As part of their social responsibility, universities are starting to give an inclusive, albeit timid, response to diversity in their philosophy and their practices. In the area of teaching innovation, this tendency demands the development of effective methodologies that train students in democratic and inclusive citizenship, not only in professionalising skills. With the aim of putting to the test two teaching methodologies with active and cooperative components, aimed at the learning of empathetic and moral competences, a field experiment was conducted whose results backed progression for moral competence in a low number of weeks. The same did not occur with empathy, a disposition that does not appear to respond to short-term learning patterns.
Key points
  • 1
       Students and teachers only show slight agreement with the statement that actions are being taken to promote diversity in the classrooms of Spanish universities (between the neutral position [3] and agreement [4], students and teaching staff scored an average of 3.46 and 3.63 points, respectively).
  • 2
       Prior to the start of the experiment, first-year students showed a notable degree of empathy (126.1 out of a possible 165 points), this being higher among women (127.9) than men (118.1). In any event, the answers to the empathy test might have been biased due to stereotyped gender roles.
  • 3
       Teaching methodology of an active nature and with cooperative components designed to strengthen empathetic capacity was not capable of modifying it during the period of the intervention (10 hours distributed across two and a half months). The average score stagnated at around 129 points in the group in which this methodology was applied exclusively.
  • 4
       Teaching methodology of an active nature and with cooperative components designed to facilitate the development of moral competence did show itself to be effective. In the moral development group, the score in moral competence changed from below average (13.5 points) to above average (29.2 points) in just two and a half months (20 points are taken as the level required for coexistence in a democratic society).
242020

The graph shows, firstly, that a teaching methodology based on perspective-taking, affective sharing, group reflection and introspection did not facilitate development of the empathetic capacity of first-year university students in the 10 hours of the intervention. A factor that might have made the teaching less effective would have been the high starting level of empathy which students said they possessed, this being related in turn with the mostly female composition of the sample.

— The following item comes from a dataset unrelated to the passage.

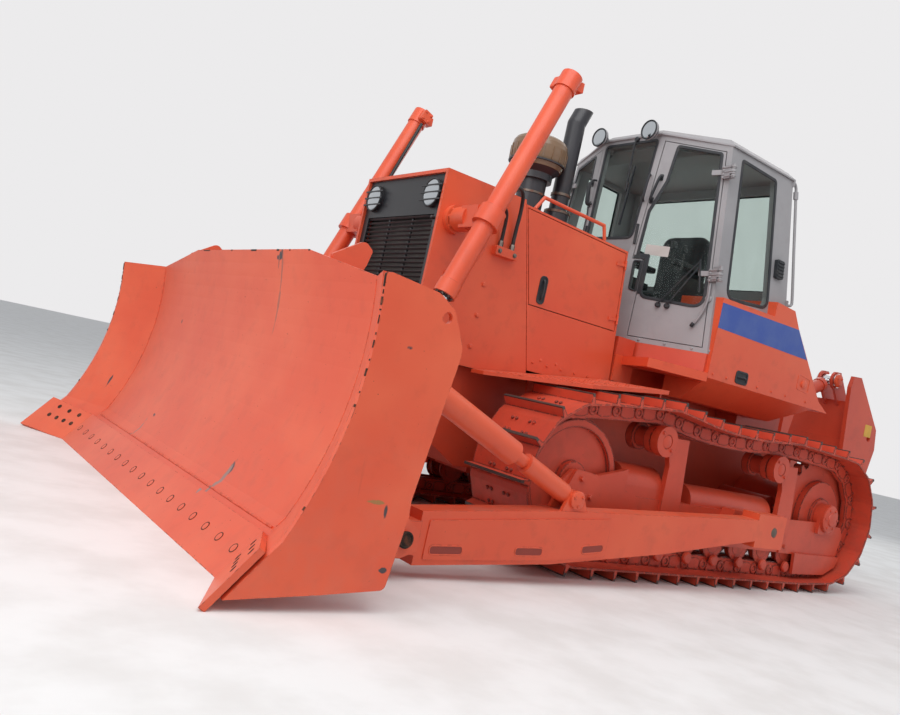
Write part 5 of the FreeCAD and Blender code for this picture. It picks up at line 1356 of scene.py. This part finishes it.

Moreover, a teaching methodology based on posing dilemmas, debate between students adhering to opposing positions, mutual recognition of moral arguments of quality and introspection did promote the development of moral competence in a number of sessions equivalent to the empathy experiment. The improvement of moral competence was significantly greater in the group to which this methodology was applied exclusively, although an upwards tendency was observed in the moral judgements of the rest of the groups, probably due to the convergence of two factors: the life phase of the participants and the humanistic and social training components of the degrees being studied (Primary Education and Early Childhood Education).

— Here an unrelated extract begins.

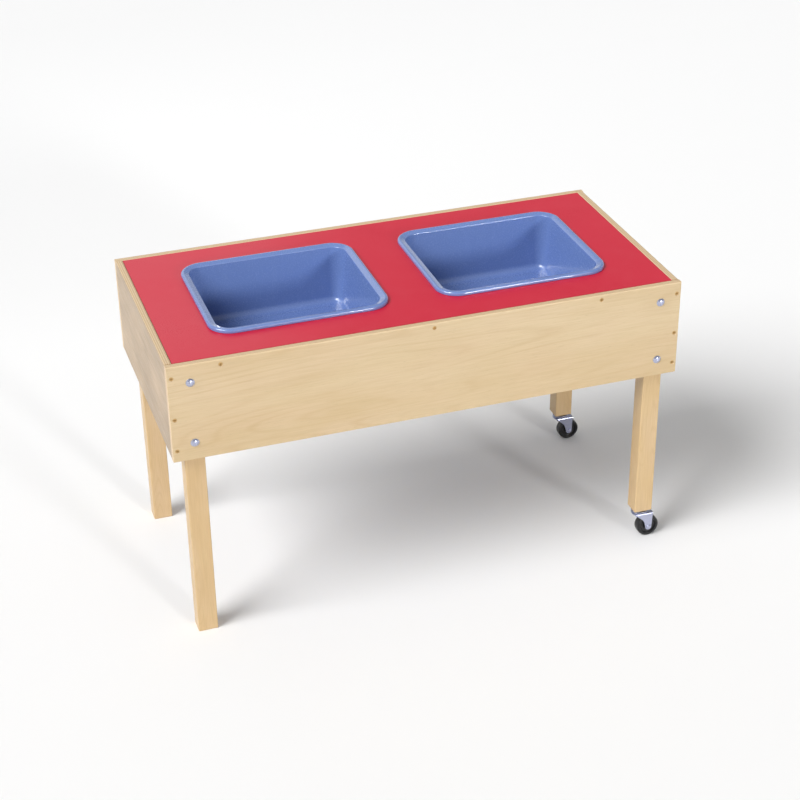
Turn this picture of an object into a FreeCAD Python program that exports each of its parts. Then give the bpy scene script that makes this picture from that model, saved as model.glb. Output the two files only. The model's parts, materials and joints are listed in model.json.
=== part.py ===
import FreeCAD, Part
import math
import os

# Sand and water table: a plywood box on four legs, with a red laminated top that holds two lift-out
# tubs. The left legs stand on the floor and the right legs end in swivel casters.
# Millimetres. +X runs along the table to the caster end, +Y from the front to the back, +Z up.
# The origin is on the floor, under the middle of the table.

# ---- driving dimensions ----
TABLE_LENGTH = 1067.0
TABLE_DEPTH = 508.0
TABLE_HEIGHT = 630.0
APRON_HEIGHT = 208.0
PANEL_THICKNESS = 15.0
PANEL_ROUND = 3.0
EDGE_EASE = 1.0

TOP_CORE_THICKNESS = 18.0
LAMINATE_THICKNESS = 1.0
TOP_RECESS = 0.5
TOP_GAP = 0.2

LEG_WIDTH = 41.0
LEG_DEPTH = 38.0
LEG_INSET = 24.0
LEG_ROUND = 2.5

TUB_LENGTH = 370.0
TUB_WIDTH = 322.0
TUB_HEIGHT = 128.0
TUB_SPACING = 471.0
TUB_CORNER = 48.0
TUB_WALL = 2.5
TUB_TAPER = 10.5
TUB_FLOOR_ROUND = 14.0
RIM_WIDTH = 16.5
RIM_RISE = 8.0
RIM_SEAT_GAP = 0.3
RIM_CROWN = 6.0
RIM_SLOPE_DROP = 3.5
RIM_INNER_ROUND = 2.0
RIM_CREST_ROUND = 3.5
RIM_OUTER_ROUND = 4.5
RIM_LIP_ROUND = 0.8
FLOOR_PANEL_INSET = 24.0
FLOOR_PANEL_RISE = 1.8
FLOOR_PANEL_CORNER = 20.0
CUTOUT_GAP = 3.0

CASTER_HEIGHT = 73.0
CASTER_TRAIL = 19.0
WHEEL_DIAMETER = 50.0
WHEEL_WIDTH = 20.0
FORK_GAUGE = 2.2
FORK_WIDTH = 28.0
FORK_TOP = 62.0
RACE_RADIUS = 18.0
BALL_DIAMETER = 4.5
BALL_CIRCLE_RADIUS = 12.5
BALL_COUNT = 14
RUNNING_GAP = 0.05

BOLT_DIAMETER = 8.0
BOLT_HEAD_DIAMETER = 17.5
BOLT_HEAD_HEIGHT = 4.4
BOLT_HEAD_RIM = 0.6
BOLT_NECK_LENGTH = 5.0
BOLT_DROPS = (39.0, 171.0)
SCREW_HEAD_DIAMETER = 8.6
SCREW_SHANK_DIAMETER = 4.2
CORNER_SCREW_LENGTH = 45.0
CORNER_SCREW_INSET = 9.0
CORNER_SCREW_DROPS = (25.0, 115.0, 184.0)
TOP_SCREW_LENGTH = 38.0
TOP_SCREW_PLACES = (105.0, 534.0, 890.0)
SCREW_SINK = 0.6
RECESS_SPAN = 4.8
RECESS_WIDTH = 1.1
RECESS_DEPTH = 2.2
HOLE_EASE = 0.1

# ---- dimensions that follow ----
HALF_LENGTH = TABLE_LENGTH / 2
HALF_DEPTH = TABLE_DEPTH / 2
INNER_HALF_LENGTH = HALF_LENGTH - PANEL_THICKNESS
INNER_HALF_DEPTH = HALF_DEPTH - PANEL_THICKNESS
APRON_BOTTOM = TABLE_HEIGHT - APRON_HEIGHT
LAMINATE_TOP = TABLE_HEIGHT - TOP_RECESS
CORE_TOP = LAMINATE_TOP - LAMINATE_THICKNESS
CORE_BOTTOM = CORE_TOP - TOP_CORE_THICKNESS
LEG_X = HALF_LENGTH - LEG_INSET - LEG_WIDTH / 2
LEG_Y = INNER_HALF_DEPTH - LEG_DEPTH / 2
RIM_TOP = TABLE_HEIGHT + RIM_RISE
TUB_BOTTOM = RIM_TOP - TUB_HEIGHT
FLOOR_TOP = TUB_BOTTOM + TUB_WALL
# Tub walls are measured outwards from the centre line of its corner arcs.
RIM_INNER = TUB_CORNER - RIM_WIDTH
TUB_FOOT = RIM_INNER - TUB_TAPER
WALL_OUTER = RIM_INNER + TUB_WALL
CUTOUT_CORNER = WALL_OUTER + CUTOUT_GAP
TUB_STRAIGHT_X = TUB_LENGTH / 2 - TUB_CORNER
TUB_STRAIGHT_Y = TUB_WIDTH / 2 - TUB_CORNER
WHEEL_RADIUS = WHEEL_DIAMETER / 2

V = FreeCAD.Vector
X_AXIS = V(1, 0, 0)
Y_AXIS = V(0, 1, 0)
Z_AXIS = V(0, 0, 1)


# ---- outlines and solids that many pieces share ----
def rounded_outline(corners, place):
    """A closed face outline. Each corner is (u, v, radius); place(u, v) puts a point in space."""
    corners = [(V(u, v, 0), radius) for u, v, radius in corners]
    legs = []
    arcs = []
    for index, (corner, radius) in enumerate(corners):
        before = (corners[index - 1][0] - corner).normalize()
        after = (corners[(index + 1) % len(corners)][0] - corner).normalize()
        if radius == 0:
            legs.append((corner, corner))
            arcs.append(None)
            continue
        half_angle = before.getAngle(after) / 2
        reach = radius / math.tan(half_angle)
        bisector = (before + after).normalize()
        middle = corner + bisector * (radius / math.sin(half_angle) - radius)
        start = corner + before * reach
        end = corner + after * reach
        legs.append((start, end))
        arcs.append((start, middle, end))
    edges = []
    for index, (leg, arc) in enumerate(zip(legs, arcs)):
        if arc:
            edges.append(Part.Arc(*[place(point.x, point.y) for point in arc]).toShape())
        following = legs[(index + 1) % len(legs)][0]
        if leg[1].distanceToPoint(following) > 1e-6:
            line_start = place(leg[1].x, leg[1].y)
            line_end = place(following.x, following.y)
            edges.append(Part.LineSegment(line_start, line_end).toShape())
    return Part.Face(Part.Wire(edges))


def rectangle_corners(half_u, half_v, radius):
    return [(-half_u, -half_v, radius), (half_u, -half_v, radius),
            (half_u, half_v, radius), (-half_u, half_v, radius)]


def upright_block(centre_x, centre_y, half_x, half_y, radius, bottom, top):
    """A vertical prism with a rounded rectangular plan."""
    corners = rectangle_corners(half_x, half_y, radius)
    plan = rounded_outline(corners, lambda u, v: V(centre_x + u, centre_y + v, bottom))
    return plan.extrude(V(0, 0, top - bottom))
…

Inclusive teaching in more socially engaged universities

The results of the ecological experiment represent an advance in the substantiation of the teaching of moral competence to first-year university students. From here, in this same sphere of innovation for inclusive teaching, it would be necessary to expand the research to other types of capacities (communication in contexts of diversity, attitude of social responsibility, ethics of care, etc.), as well as the integration of professionalising methodologies with those of training in citizenship, in both the university and community environments.

This line, in which research converges with innovation, would be integrated into the strategic plans of the universities, enabling them to give impetus to their social mission.